Going back to the Sunday Million analogy, can this tell us anything about where mark-ups should be set? If you look at a tracking site such as Official Poker Rankings and pick out some of the big winners over the history of online poker at Party Poker you’ll find that the biggest winner, aceswithluck has a 47% RoI over about 2,500 tournaments, with an average buy-in of $50. Anyone who thinks that the $10,000 Main Event is going to be softer than a $50 online tournament needs their head examined, so it’s clear that even for the best tournament players on the internet 40% mark-up would be a poor to bad investment for potential backers.
What about the great Phil Ivey? A recent thread bandied about how much he could potentially charge if he were the type to be cautious with his bankroll . Respected players like Dani ‘Ansky’ Stern suggested they’d pay as high as 5 x for a piece of his action, with many others suggesting 4 x would be fair.
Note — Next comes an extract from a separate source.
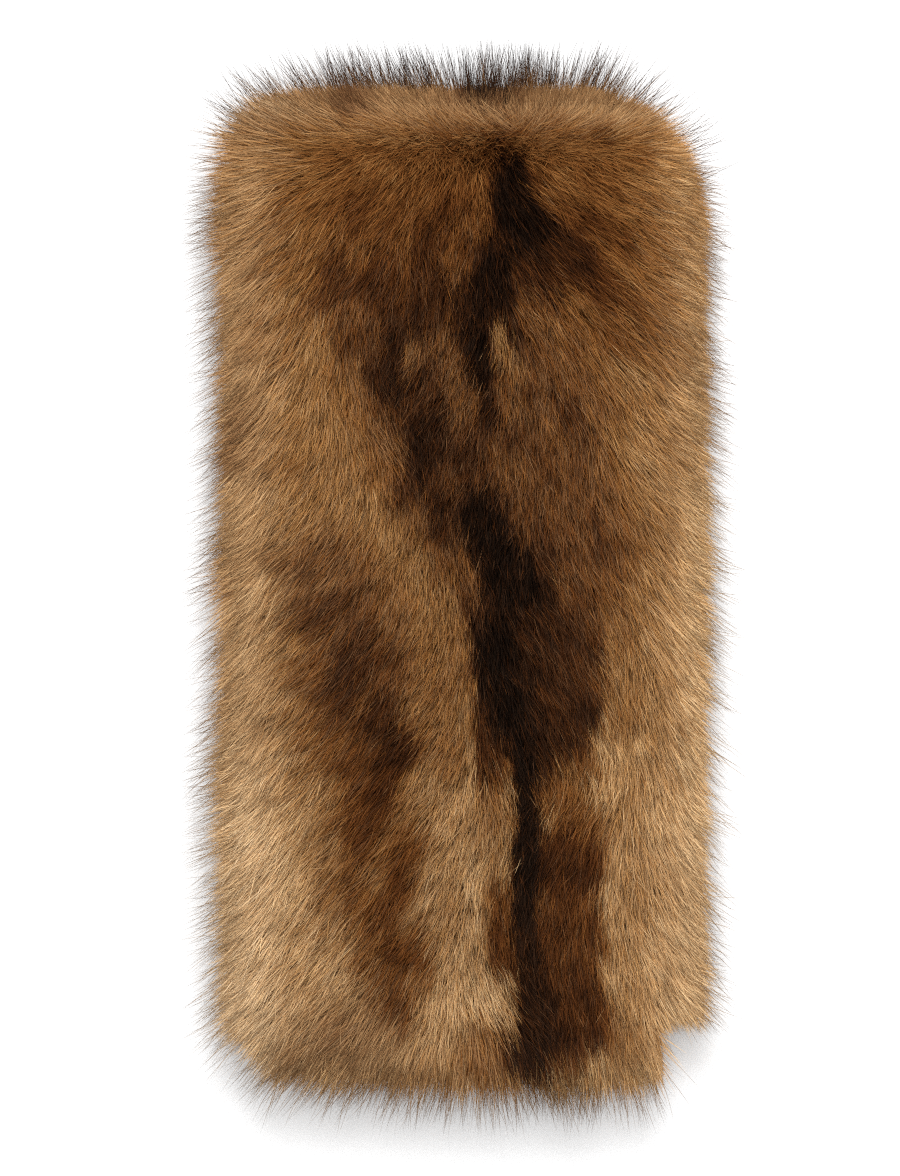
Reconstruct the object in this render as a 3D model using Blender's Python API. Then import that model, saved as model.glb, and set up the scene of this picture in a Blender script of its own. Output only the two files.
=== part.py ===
"""Fur collar wrap: one long strip of long-haired fur, folded across its middle and laid flat, fur outside.

Metres, +Z up. The wrap lies on z = 0 with its fold towards +Y and its two open ends towards -Y. The origin
is under the middle of the whole wrap. Each stretch of the strip is a skin wall and a solid of its pile.
"""

import math

import bmesh
import bpy
from mathutils import Vector

# The whole wrap, to the reach of its pile.
WIDTH = 0.232
LENGTH = 0.464
THICKNESS = 0.045
# The plane where the two leaves meet, skin to skin.
SEAM_HEIGHT = 0.0205
# Clearance between neighbouring pieces.
GAP = 0.0003

# The skin: a wall, set back from the reach of the pile at the sides and fold, and at the open ends.
SKIN_WALL = 0.0018
SKIN_MARGIN = 0.020
SKIN_END_MARGIN = 0.026
SKIN_SPACING = 0.0006

# The pile over the fold starts here, measured back from the fold's reach.
FOLD_DEPTH = 0.046

# Outline of the pile: rounded corners at the fold, one cut corner and one stepped corner at the open ends.
FOLD_CORNER_LEFT = 0.036
FOLD_CORNER_RIGHT = 0.052
CUT_WIDTH = 0.036
CUT_LENGTH = 0.036
STEP_WIDTH = 0.026
STEP_LENGTH = 0.030
SOFT_CORNER = 0.010
ARC_STEPS = 7

# Section of the pile's edge, from the underside up: how far it is set back, and at what height.
EDGE_SECTION = [
    {"set_back": 0.0120, "height": 0.0000},
    {"set_back": 0.0060, "height": 0.0030},
    {"set_back": 0.0018, "height": 0.0080},
    {"set_back": 0.0000, "height": 0.0140},
    {"set_back": 0.0014, "height": SEAM_HEIGHT},
    {"set_back": 0.0000, "height": 0.0260},
    {"set_back": 0.0024, "height": 0.0325},
    {"set_back": 0.0080, "height": 0.0385},
    {"set_back": 0.0180, "height": 0.0428},
    {"set_back": 0.0320, "height": THICKNESS},
]


def clear_scene():
    for item in list(bpy.data.objects):
        bpy.data.objects.remove(item, do_unlink=True)


def plain_material(name, colour, roughness):
    """A Principled material with one colour and no metal in it."""
    material = bpy.data.materials.new(name)
    material.use_nodes = True
    shader = material.node_tree.nodes["Principled BSDF"]
    shader.inputs["Base Color"].default_value = (*colour, 1)
    shader.inputs["Roughness"].default_value = roughness
    shader.inputs["Metallic"].default_value = 0
    return material


def strip_corners(x, low, high, left_radius, right_radius):
    """A leaf's corners, anticlockwise from the lower left, each with the radius that rounds it.

    The leaf reaches from -x to x and from low to high. Its open end has the cut corner and the stepped one.
    """
    return [
        {"at": Vector((-x, low + CUT_LENGTH)), "radius": SOFT_CORNER},
        {"at": Vector((CUT_WIDTH - x, low)), "radius": SOFT_CORNER},
        {"at": Vector((x - STEP_WIDTH, low)), "radius": SOFT_CORNER},
        {"at": Vector((x - STEP_WIDTH, low + STEP_LENGTH)), "radius": SOFT_CORNER / 2},
        {"at": Vector((x, low + STEP_LENGTH)), "radius": SOFT_CORNER},
        {"at": Vector((x, high)), "radius": right_radius},
        {"at": Vector((-x, high)), "radius": left_radius},
    ]


def cross(a, b):
    return a.x * b.y - a.y * b.x


def set_back_corners(corners, distance):
    """The same corners after every side has moved inwards by the distance."""
    count = len(corners)
    moved = []
    for i, corner in enumerate(corners):
        before = (corner["at"] - corners[i - 1]["at"]).normalized()
        after = (corners[(i + 1) % count]["at"] - corner["at"]).normalized()
        turn = cross(before, after)
        # Both sides move along their inward normals, and the corner is where they meet again.
        start = corner["at"] + distance * Vector((-before.y, before.x))
        other = corner["at"] + distance * Vector((-after.y, after.x))
        along = cross(other - start, after) / turn
        radius = corner["radius"] - math.copysign(distance, turn)
        moved.append({"at": start + along * before, "radius": max(radius, GAP)})
    return moved


def rounded_ring(corners, height):
    """The outline's points at one height, each corner turned into an arc of the same number of points."""
    count = len(corners)
    ring = []
    for i, corner in enumerate(corners):
        to_before = (corners[i - 1]["at"] - corner["at"]).normalized()
        to_after = (corners[(i + 1) % count]["at"] - corner["at"]).normalized()
        half = to_before.angle(to_after) / 2
        centre = corner["at"] + (to_before + to_after).normalized() * corner["radius"] / math.sin(half)
        reach = corner["radius"] / math.tan(half)
        first = corner["at"] + to_before * reach - centre
        last = corner["at"] + to_after * reach - centre
        sweep = math.atan2(cross(first, last), first.dot(last))
        for step in range(ARC_STEPS):
            turn = sweep * step / (ARC_STEPS - 1)
            spoke = Vector(
                (
                    first.x * math.cos(turn) - first.y * math.sin(turn),
                    first.x * math.sin(turn) + first.y * math.cos(turn),
                )
            )
            ring.append(Vector((centre.x + spoke.x, centre.y + spoke.y, height)))
    return ring


def loft(rings):
    """A closed body through rings of equally many points, capped at both ends."""
    shape = bmesh.new()
    loops = [[shape.verts.new(point) for point in ring] for ring in rings]
    count = len(loops[0])
    for lower, upper in zip(loops, loops[1:]):
        for i in range(count):
            j = (i + 1) % count
            shape.faces.new((lower[i], lower[j], upper[j], upper[i]))
    shape.faces.new(reversed(loops[0]))
    shape.faces.new(loops[-1])
    return shape


def keep_side(shape, point, normal):
    """Cuts the body with a plane, keeps what lies on the normal's side and closes the cut."""
    cut = bmesh.ops.bisect_plane(
        shape,
        geom=shape.verts[:] + shape.edges[:] + shape.faces[:],
        dist=1e-7,
        plane_co=point,
        plane_no=normal,
        clear_inner=True,
    )
    rim = [item for item in cut["geom_cut"] if isinstance(item, bmesh.types.BMEdge)]
    bmesh.ops.contextual_create(shape, geom=rim)


def add_object(name, shape, material=None):
    """Turns the body into an object of its own, its faces pointing out."""
    bmesh.ops.recalc_face_normals(shape, faces=shape.faces[:])
    mesh = bpy.data.meshes.new(name)
    shape.to_mesh(mesh)
    shape.free()
    mesh.shade_smooth()
    mesh.set_sharp_from_angle(angle=math.radians(40))
    item = bpy.data.objects.new(name, mesh)
    bpy.context.scene.collection.objects.link(item)
    if material:
        mesh.materials.append(material)
    return item


def pile_body():
    """The whole wrap's pile as one rounded slab, before it is cut into its stretches."""
    half = LENGTH / 2
    corners = strip_corners(WIDTH / 2, -half, half, FOLD_CORNER_LEFT, FOLD_CORNER_RIGHT)
    return loft(
        [rounded_ring(set_back_corners(corners, row["set_back"]), row["height"]) for row in EDGE_SECTION]
    )


def skin_places():
    """Where the skin begins at the open ends, and where its flat stretches meet the fold."""
    return SKIN_END_MARGIN - LENGTH / 2, LENGTH / 2 - FOLD_DEPTH


def skin_outline(end):
    """The flat skin's corners, from the open end as far as the given place along the wrap."""
    start, _ = skin_places()
    return strip_corners(WIDTH / 2 - SKIN_MARGIN, start, end, GAP, GAP)


def leaf_heights():
    """Each leaf's lower and upper face, the two leaves lying back to back at the seam."""
    low, high = SKIN_SPACING / 2, SKIN_SPACING / 2 + SKIN_WALL
    return {
        "upper_leaf": (SEAM_HEIGHT + low, SEAM_HEIGHT + high),
        "under_leaf": (SEAM_HEIGHT - high, SEAM_HEIGHT - low),
    }


def make_leaves(material):
    _, fold_line = skin_places()
    corners = skin_outline(fold_line - GAP)
    for name, heights in leaf_heights().items():
        add_object(name, loft([rounded_ring(corners, height) for height in heights]), material)


def fold_section(outer, inner=0):
    """The fold's section in the YZ plane: out along the upper leaf, round the bend and back below.

    Its bend has the outer radius, and the inner one too where the leaves lie apart inside it.
    """
    _, start = skin_places()
    bend = LENGTH / 2 - SKIN_MARGIN
    steps = 2 * ARC_STEPS
    half_turn = [math.pi / 2 - math.pi * step / steps for step in range(steps + 1)]
    outside = [(bend + outer * math.cos(a), SEAM_HEIGHT + outer * math.sin(a)) for a in half_turn]
    outside = [(start, SEAM_HEIGHT + outer), *outside, (start, SEAM_HEIGHT - outer)]
    if not inner:
        return outside
    inside = [(bend + inner * math.cos(a), SEAM_HEIGHT - inner * math.sin(a)) for a in half_turn]
    return [*outside, (start, SEAM_HEIGHT - inner), *inside, (start, SEAM_HEIGHT + inner)]


def across(section, half_width):
    """A section in the YZ plane carried straight across the wrap."""
    return loft([[Vector((x, y, z)) for y, z in section] for x in (-half_width, half_width)])


def make_fold_strip(material):
    inner = SKIN_SPACING / 2
    add_object("fold_strip", across(fold_section(inner + SKIN_WALL, inner), WIDTH / 2 - SKIN_MARGIN), material)


def make_skin_cutters():
    """Hidden bodies, one gap larger than the skin, which make room for it in the pile."""
    _, fold_line = skin_places()
    past_cut = FOLD_DEPTH / 4
    heights = leaf_heights()
    lowest = heights["under_leaf"][0] - GAP
    highest = heights["upper_leaf"][1] + GAP
    corners = set_back_corners(skin_outline(fold_line + past_cut), -GAP)
    flat = add_object("flat_room", loft([rounded_ring(corners, z) for z in (lowest, highest)]))
    section = fold_section(highest - SEAM_HEIGHT)
    bend = [(y - past_cut * (y == fold_line), z) for y, z in section]
    fold = add_object("fold_room", across(bend, WIDTH / 2 - SKIN_MARGIN + GAP))
    for cutter in (flat, fold):
        cutter.hide_render = True
        cutter.display_type = "WIRE"
    return {"flat": flat, "fold": fold}


def cut_room(item, cutter):
    room = item.modifiers.new("skin_room", "BOOLEAN")
    room.operation = "DIFFERENCE"
    room.object = cutter


def make_piles(material, cutters):
    """The slab of pile cut at the fold and, back from there, along the seam between the leaves."""
    _, fold_line = skin_places()
    fold = pile_body()
    keep_side(fold, Vector((0, fold_line, 0)), Vector((0, 1, 0)))
    cut_room(add_object("fold_pile", fold, material), cutters["fold"])
    for name, side in (("upper_pile", 1), ("under_pile", -1)):
        leaf = pile_body()
        keep_side(leaf, Vector((0, fold_line - GAP, 0)), Vector((0, -1, 0)))
        keep_side(leaf, Vector((0, 0, SEAM_HEIGHT + side * GAP / 2)), Vector((0, 0, side)))
        cut_room(add_object(name, leaf, material), cutters["flat"])


def main():
    clear_scene()
    skin = plain_material("skin", (0.42, 0.30, 0.19), 0.9)
    pile = plain_material("pile", (0.30, 0.17, 0.08), 0.7)
    make_leaves(skin)
    make_fold_strip(skin)
    make_piles(pile, make_skin_cutters())


main()
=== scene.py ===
# Fur collar wrap: a strip of long fur folded across its middle and laid flat, fur outside.
# Lengths are metres. The wrap lies on z = 0, its fold towards +Y and its open ends towards -Y.

import math

import bpy
import numpy as np
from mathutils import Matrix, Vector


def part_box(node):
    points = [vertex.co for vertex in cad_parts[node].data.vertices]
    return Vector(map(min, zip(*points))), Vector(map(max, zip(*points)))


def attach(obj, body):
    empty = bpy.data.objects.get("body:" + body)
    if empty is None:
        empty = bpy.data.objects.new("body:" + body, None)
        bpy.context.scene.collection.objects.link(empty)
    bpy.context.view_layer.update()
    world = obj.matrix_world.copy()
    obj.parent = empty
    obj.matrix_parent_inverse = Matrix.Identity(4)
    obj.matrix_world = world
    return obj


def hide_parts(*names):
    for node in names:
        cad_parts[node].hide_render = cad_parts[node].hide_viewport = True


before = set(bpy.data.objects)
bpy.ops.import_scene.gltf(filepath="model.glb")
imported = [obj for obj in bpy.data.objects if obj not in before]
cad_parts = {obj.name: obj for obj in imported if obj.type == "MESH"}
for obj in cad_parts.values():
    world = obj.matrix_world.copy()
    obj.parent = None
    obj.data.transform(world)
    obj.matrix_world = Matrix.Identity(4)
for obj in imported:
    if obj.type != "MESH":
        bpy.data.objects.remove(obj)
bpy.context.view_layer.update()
leafLow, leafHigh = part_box("upper_leaf")
_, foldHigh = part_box("fold_strip")
underLow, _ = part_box("under_leaf")

rng = np.random.default_rng(11)
mm = 0.001

# Where the skin lies, read from the frame
halfWidth, openEnd, bend = leafHigh[0], leafLow[1], foldHigh[1]
skinTop, skinBottom = leafHigh[2], underLow[2]
skinMiddle, bendRadius = (skinTop + skinBottom) / 2, (skinTop - skinBottom) / 2

skin = {
    "cut": 0.036,  # the corner cut off at the lower left
    "step": (0.026, 0.030),  # the step at the lower right
    "rootCut": 0.022,  # hair roots closer to these two corners than the skin's own edge
    "rootStep": (0.014, 0.024),
    "corners": ((-1, 0.026), (1, 0.046)),  # how round the left and the right end of the fold are
    "points": (60, 13, 25),  # along each leaf, round the bend and across the strip
    "tone": 0.8,
    "gain": 1.2,
    "roughness": 0.9,
}

# What each pattern starts from, which keeps it the same every time
seeds = {"patches": 21, "wanderAcross": 41, "wanderAlong": 43, "mottle": 61, "turn": 5, "lift": 5}


def linked(name, data):
    # The mesh, light or camera as an object in the scene
    item = bpy.data.objects.new(name, data)
    bpy.context.scene.collection.objects.link(item)
    return item


def linear(*rgb):
    # A colour given as screen values from 0 to 255, turned to linear light by the usual screen curve
    c = np.array(rgb) / 255
    return np.where(c <= 0.04045, c / 12.92, ((c + 0.055) / 1.055) ** 2.4)


def ease(x):
    # Smooth step: 3x^2 - 2x^3 of x held between 0 and 1
    x = np.clip(x, 0, 1)
    return x * x * (3 - 2 * x)


def hashed(i, j, seed):
    # A repeatable number from 0 to 1 for each pair of whole numbers: the fraction of a large sine
    v = np.sin(i * 127.1 + j * 311.7 + seed * 74.7) * 43758.5453
    return v - np.floor(v)


def ripple(x, y, size, seed):
    # Soft noise from about -1 to 1: the sum of nine sine waves of about this length, turned all ways, over 4
    count, calm, shortest, longest = 9, 4, 0.7, 1.5
    turns = np.random.default_rng(seed).uniform(0, 2 * math.pi, (count, 2))
    lengths = size * np.random.default_rng(seed + 1).uniform(shortest, longest, count)
    total = 0
    for (turn, phase), length in zip(turns, lengths):
        total = total + np.sin((x * math.cos(turn) + y * math.sin(turn)) * 2 * math.pi / length + phase)
    return total / calm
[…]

Of course, when you’re buying pieces of people’s action be sure to get the full story. Many will remember the story of Dutch Player Constant Rijkenberg who reportedly sold 137% of his action for the 2009 EPT San Remo which in one of the more bone-headed moves in poker history, he went on to win. The move is thought to have cost him in the region of €550,000 were he pay everyone what they were owed. At least he wasn’t deluded enough to charge mark-up on his buy-in!